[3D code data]
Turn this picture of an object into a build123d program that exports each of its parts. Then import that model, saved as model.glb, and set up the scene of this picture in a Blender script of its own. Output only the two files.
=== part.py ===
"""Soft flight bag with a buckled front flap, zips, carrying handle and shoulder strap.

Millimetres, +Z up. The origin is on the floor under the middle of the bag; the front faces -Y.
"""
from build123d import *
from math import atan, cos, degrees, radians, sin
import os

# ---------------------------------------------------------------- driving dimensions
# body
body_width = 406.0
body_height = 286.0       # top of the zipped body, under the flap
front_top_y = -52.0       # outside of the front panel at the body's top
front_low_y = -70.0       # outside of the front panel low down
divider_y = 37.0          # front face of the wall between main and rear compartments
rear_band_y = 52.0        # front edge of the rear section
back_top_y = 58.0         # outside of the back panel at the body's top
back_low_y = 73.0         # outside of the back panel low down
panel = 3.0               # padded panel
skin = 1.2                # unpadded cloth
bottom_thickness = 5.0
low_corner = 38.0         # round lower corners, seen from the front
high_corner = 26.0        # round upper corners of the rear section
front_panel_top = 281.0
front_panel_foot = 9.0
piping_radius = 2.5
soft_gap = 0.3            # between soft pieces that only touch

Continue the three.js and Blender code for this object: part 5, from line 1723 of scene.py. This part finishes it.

→ **The exercise**
Could you transcribe the records in full, exactly?

→ **Response to the exercise**
Turn this picture of an object into a build123d program that exports each of its parts. Then import that model, saved as model.glb, and set up the scene of this picture in a Blender script of its own. Output only the two files.
=== part.py ===
"""Soft flight bag with a buckled front flap, zips, carrying handle and shoulder strap.

Millimetres, +Z up. The origin is on the floor under the middle of the bag; the front faces -Y.
"""
from build123d import *
from math import atan, cos, degrees, radians, sin
import os

# ---------------------------------------------------------------- driving dimensions
# body
body_width = 406.0
body_height = 286.0       # top of the zipped body, under the flap
front_top_y = -52.0       # outside of the front panel at the body's top
front_low_y = -70.0       # outside of the front panel low down
divider_y = 37.0          # front face of the wall between main and rear compartments
rear_band_y = 52.0        # front edge of the rear section
back_top_y = 58.0         # outside of the back panel at the body's top
back_low_y = 73.0         # outside of the back panel low down
panel = 3.0               # padded panel
skin = 1.2                # unpadded cloth
bottom_thickness = 5.0
low_corner = 38.0         # round lower corners, seen from the front
high_corner = 26.0        # round upper corners of the rear section
front_panel_top = 281.0
front_panel_foot = 9.0
piping_radius = 2.5
soft_gap = 0.3            # between soft pieces that only touch

Continue the three.js and Blender code for this object: part 5, from line 1723 of scene.py. This part finishes it.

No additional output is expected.